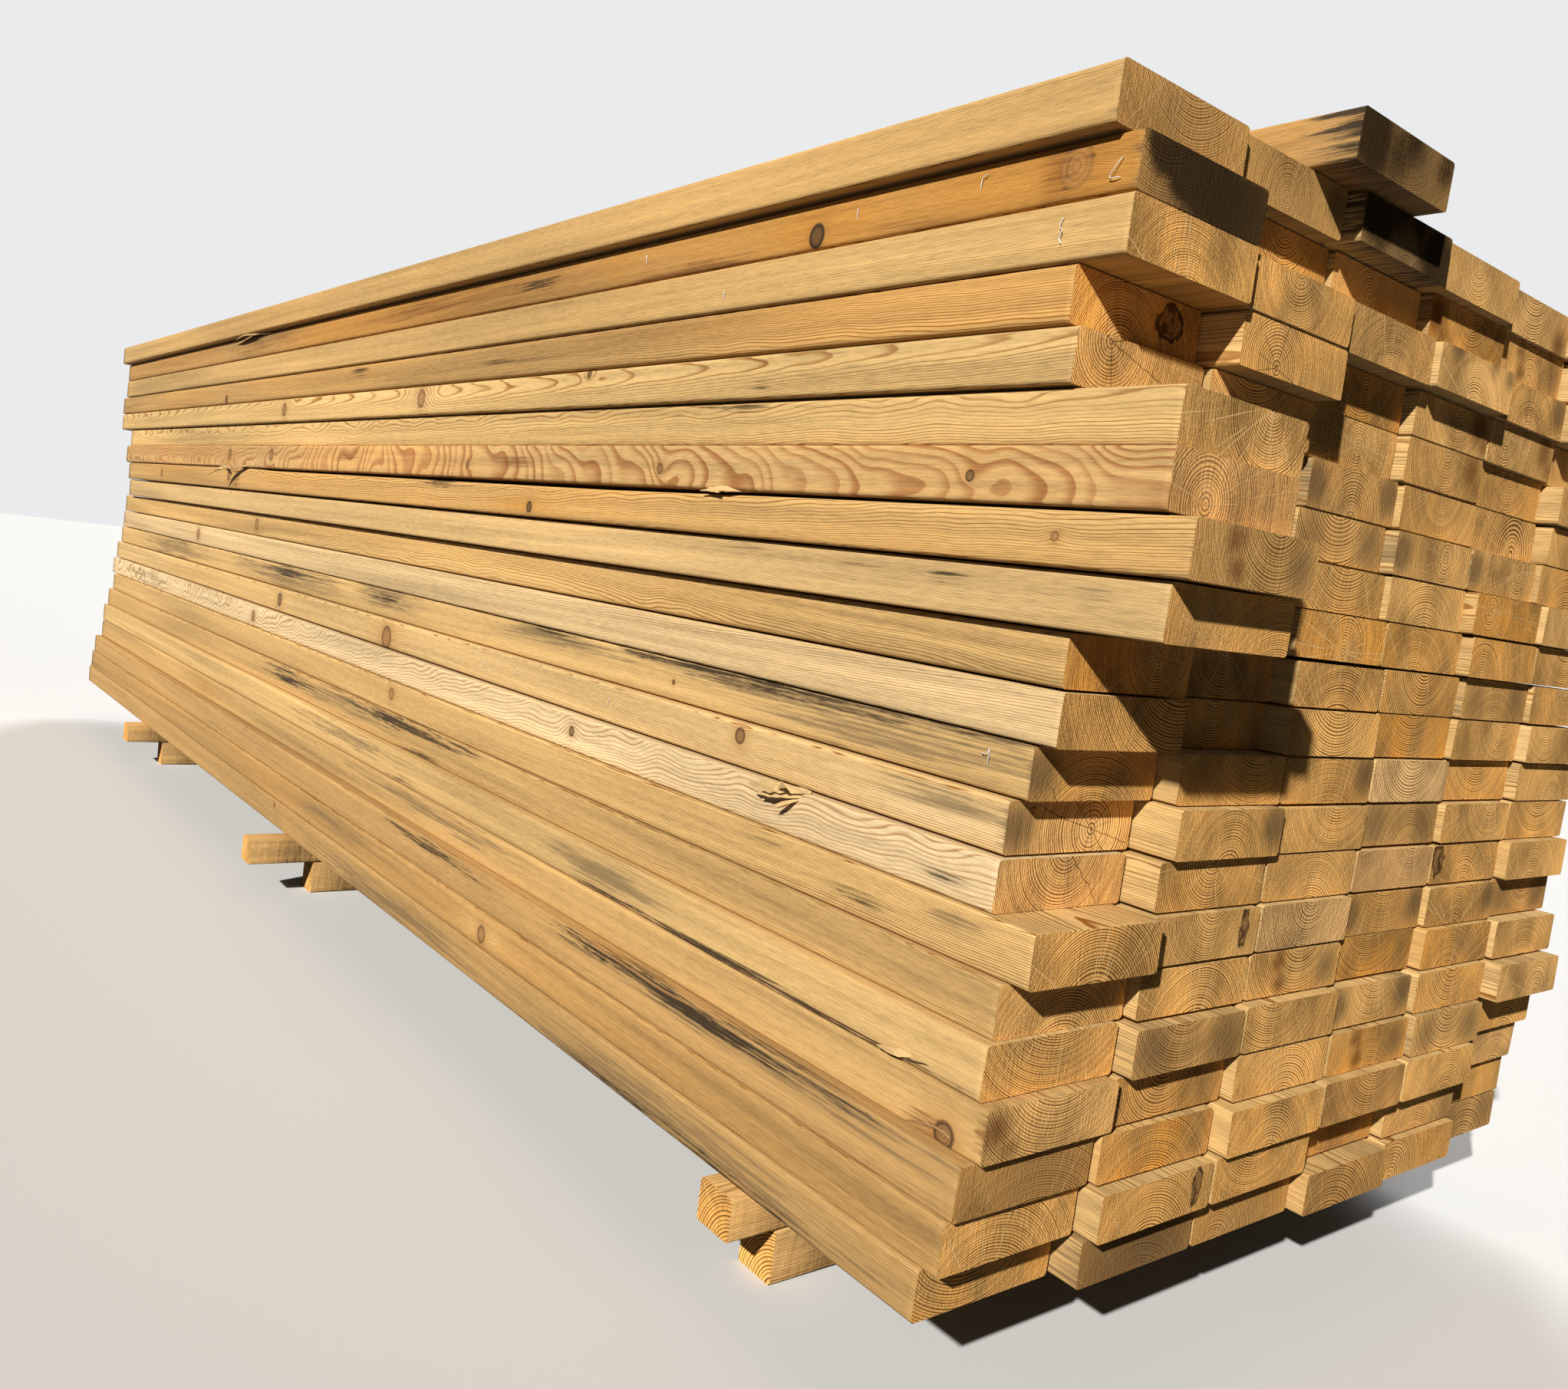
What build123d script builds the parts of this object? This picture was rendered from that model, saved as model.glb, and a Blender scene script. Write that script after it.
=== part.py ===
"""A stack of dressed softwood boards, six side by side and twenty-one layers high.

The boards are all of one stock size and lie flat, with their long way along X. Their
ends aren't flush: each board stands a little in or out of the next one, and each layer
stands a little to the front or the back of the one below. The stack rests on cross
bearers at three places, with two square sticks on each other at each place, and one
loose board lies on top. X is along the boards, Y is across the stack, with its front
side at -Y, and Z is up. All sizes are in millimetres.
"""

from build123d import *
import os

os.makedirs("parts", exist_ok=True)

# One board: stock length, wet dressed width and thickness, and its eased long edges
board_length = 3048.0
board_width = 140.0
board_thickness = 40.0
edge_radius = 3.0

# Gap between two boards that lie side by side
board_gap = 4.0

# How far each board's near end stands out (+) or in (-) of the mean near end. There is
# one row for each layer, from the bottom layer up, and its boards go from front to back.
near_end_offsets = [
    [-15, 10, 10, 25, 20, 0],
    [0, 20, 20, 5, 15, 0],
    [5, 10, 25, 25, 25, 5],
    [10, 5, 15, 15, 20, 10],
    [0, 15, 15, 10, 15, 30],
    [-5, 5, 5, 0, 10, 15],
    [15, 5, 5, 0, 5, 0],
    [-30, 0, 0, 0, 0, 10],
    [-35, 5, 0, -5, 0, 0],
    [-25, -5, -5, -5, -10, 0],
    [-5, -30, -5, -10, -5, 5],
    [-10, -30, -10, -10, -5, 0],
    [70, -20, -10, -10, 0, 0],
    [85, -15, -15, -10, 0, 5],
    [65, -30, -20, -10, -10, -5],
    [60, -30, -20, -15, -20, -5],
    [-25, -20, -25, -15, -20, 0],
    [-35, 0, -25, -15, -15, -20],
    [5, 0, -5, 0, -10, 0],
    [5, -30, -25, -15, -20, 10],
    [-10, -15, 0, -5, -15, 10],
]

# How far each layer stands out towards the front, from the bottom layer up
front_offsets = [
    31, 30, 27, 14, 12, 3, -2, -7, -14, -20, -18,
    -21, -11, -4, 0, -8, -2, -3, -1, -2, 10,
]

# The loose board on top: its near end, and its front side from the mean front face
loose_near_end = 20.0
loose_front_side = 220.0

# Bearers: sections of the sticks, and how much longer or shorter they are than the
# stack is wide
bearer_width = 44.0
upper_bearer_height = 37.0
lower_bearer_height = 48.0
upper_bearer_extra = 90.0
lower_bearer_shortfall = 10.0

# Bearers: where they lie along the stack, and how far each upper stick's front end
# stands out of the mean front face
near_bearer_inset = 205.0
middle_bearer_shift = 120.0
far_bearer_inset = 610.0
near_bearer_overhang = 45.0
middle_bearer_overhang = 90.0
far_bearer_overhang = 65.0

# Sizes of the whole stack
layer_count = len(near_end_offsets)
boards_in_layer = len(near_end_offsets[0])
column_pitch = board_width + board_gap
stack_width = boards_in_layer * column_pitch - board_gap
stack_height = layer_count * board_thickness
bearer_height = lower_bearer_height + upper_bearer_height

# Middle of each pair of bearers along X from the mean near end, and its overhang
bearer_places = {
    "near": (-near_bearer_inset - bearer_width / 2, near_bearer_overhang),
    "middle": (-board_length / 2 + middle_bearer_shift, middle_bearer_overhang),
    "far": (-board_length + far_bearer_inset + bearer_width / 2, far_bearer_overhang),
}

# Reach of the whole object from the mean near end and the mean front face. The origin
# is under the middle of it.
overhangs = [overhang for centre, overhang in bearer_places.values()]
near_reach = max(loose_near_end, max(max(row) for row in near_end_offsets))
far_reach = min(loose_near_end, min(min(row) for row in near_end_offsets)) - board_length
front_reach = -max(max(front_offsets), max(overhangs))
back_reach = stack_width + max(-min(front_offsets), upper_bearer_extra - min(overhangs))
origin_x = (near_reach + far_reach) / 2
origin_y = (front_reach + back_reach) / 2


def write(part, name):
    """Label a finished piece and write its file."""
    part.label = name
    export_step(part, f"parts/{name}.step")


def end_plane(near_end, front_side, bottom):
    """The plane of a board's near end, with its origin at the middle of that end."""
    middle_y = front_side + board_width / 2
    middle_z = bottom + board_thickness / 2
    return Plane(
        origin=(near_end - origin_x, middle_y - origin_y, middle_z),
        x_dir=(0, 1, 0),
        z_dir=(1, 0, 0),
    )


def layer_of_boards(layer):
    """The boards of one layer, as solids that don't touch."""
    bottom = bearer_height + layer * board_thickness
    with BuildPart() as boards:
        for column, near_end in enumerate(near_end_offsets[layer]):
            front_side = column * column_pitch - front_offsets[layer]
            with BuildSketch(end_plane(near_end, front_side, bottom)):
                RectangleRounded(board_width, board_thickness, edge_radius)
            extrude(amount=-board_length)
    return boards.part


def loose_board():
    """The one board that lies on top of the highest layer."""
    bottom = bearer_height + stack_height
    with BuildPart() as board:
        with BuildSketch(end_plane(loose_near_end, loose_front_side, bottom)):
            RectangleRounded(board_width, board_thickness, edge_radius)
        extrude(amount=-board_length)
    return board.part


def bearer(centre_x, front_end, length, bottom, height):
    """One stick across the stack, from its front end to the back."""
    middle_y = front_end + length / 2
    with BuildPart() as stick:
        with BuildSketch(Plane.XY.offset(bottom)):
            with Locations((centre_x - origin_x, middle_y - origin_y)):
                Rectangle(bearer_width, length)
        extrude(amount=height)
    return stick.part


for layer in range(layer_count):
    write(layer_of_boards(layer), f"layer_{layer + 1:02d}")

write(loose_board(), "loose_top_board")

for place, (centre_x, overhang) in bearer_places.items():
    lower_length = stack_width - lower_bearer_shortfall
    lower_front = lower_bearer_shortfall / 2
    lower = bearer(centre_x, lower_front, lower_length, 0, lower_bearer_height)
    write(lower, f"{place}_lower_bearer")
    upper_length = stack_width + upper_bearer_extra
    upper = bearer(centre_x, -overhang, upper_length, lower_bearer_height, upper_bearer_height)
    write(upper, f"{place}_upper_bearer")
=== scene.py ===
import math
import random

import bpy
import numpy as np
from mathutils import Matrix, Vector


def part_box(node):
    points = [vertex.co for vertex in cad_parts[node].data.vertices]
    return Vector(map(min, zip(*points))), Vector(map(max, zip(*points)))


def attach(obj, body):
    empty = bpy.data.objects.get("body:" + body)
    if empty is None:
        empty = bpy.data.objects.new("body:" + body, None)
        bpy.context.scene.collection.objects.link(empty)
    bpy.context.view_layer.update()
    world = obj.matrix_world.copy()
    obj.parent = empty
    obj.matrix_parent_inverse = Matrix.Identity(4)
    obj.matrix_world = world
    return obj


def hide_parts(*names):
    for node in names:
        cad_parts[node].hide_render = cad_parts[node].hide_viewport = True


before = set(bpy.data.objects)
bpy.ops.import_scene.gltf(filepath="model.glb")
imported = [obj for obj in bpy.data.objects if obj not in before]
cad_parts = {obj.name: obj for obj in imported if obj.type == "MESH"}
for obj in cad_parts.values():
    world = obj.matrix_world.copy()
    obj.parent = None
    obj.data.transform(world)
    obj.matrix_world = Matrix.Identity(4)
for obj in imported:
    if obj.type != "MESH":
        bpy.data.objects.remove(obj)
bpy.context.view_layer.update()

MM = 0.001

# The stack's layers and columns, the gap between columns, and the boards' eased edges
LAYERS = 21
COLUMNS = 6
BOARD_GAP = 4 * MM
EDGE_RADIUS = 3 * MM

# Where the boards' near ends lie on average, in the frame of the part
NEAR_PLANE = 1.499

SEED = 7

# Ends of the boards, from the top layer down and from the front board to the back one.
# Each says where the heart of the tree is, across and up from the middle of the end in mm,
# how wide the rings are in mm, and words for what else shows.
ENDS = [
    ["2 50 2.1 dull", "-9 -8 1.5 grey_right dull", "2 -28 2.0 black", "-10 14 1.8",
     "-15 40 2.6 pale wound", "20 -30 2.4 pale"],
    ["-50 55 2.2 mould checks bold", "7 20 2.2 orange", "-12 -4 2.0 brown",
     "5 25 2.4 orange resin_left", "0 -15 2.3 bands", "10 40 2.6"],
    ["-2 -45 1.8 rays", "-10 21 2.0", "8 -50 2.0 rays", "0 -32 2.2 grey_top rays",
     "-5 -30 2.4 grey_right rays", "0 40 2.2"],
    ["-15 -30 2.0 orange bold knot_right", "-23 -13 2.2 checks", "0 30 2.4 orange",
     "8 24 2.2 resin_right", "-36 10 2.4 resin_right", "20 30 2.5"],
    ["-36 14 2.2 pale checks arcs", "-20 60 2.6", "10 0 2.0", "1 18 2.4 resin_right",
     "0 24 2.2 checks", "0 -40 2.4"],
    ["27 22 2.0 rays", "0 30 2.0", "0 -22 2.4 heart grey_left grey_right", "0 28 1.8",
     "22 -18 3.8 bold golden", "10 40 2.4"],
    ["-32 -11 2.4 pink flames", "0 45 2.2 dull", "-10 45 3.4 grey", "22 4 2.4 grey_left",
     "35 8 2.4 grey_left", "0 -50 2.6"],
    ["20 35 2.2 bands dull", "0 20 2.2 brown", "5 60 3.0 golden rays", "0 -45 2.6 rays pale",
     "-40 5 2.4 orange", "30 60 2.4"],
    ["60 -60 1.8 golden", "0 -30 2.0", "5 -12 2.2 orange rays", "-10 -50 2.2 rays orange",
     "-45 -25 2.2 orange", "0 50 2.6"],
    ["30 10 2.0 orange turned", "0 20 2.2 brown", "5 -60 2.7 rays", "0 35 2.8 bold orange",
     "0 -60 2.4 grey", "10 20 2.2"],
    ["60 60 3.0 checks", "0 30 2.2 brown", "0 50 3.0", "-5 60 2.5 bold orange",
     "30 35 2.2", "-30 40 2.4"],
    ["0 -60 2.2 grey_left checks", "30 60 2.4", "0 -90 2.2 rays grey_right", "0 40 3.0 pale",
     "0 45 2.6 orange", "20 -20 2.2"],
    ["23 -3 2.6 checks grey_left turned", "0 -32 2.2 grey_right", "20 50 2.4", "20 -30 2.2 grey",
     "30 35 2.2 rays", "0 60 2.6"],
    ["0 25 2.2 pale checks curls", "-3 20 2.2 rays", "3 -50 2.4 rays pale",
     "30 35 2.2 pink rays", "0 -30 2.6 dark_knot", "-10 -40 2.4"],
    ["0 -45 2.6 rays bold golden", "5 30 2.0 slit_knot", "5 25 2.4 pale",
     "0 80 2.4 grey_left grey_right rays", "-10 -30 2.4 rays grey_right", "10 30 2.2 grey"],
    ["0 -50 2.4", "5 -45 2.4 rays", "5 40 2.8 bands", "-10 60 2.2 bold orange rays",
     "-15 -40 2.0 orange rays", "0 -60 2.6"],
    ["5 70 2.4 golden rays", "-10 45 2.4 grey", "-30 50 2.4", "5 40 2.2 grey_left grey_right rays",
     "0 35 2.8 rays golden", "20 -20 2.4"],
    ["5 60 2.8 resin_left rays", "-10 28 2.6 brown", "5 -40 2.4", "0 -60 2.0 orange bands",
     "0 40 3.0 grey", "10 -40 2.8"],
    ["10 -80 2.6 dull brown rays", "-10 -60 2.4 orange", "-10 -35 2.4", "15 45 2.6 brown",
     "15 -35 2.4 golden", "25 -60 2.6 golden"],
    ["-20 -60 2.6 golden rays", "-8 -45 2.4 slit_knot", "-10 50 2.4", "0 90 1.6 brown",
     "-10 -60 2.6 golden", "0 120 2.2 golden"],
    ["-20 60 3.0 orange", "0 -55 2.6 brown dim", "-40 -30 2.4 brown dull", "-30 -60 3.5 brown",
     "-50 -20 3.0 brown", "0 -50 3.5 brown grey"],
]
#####
Return exactly, and only, the lines from the one containing "for place, (centre_x, overhang)" down to the one containing "bpy.context.scene.collection.objects.link(empty)", with both of those lines included.

▸ Result of the task
for place, (centre_x, overhang) in bearer_places.items():
    lower_length = stack_width - lower_bearer_shortfall
    lower_front = lower_bearer_shortfall / 2
    lower = bearer(centre_x, lower_front, lower_length, 0, lower_bearer_height)
    write(lower, f"{place}_lower_bearer")
    upper_length = stack_width + upper_bearer_extra
    upper = bearer(centre_x, -overhang, upper_length, lower_bearer_height, upper_bearer_height)
    write(upper, f"{place}_upper_bearer")
=== scene.py ===
import math
import random

import bpy
import numpy as np
from mathutils import Matrix, Vector


def part_box(node):
    points = [vertex.co for vertex in cad_parts[node].data.vertices]
    return Vector(map(min, zip(*points))), Vector(map(max, zip(*points)))


def attach(obj, body):
    empty = bpy.data.objects.get("body:" + body)
    if empty is None:
        empty = bpy.data.objects.new("body:" + body, None)
        bpy.context.scene.collection.objects.link(empty)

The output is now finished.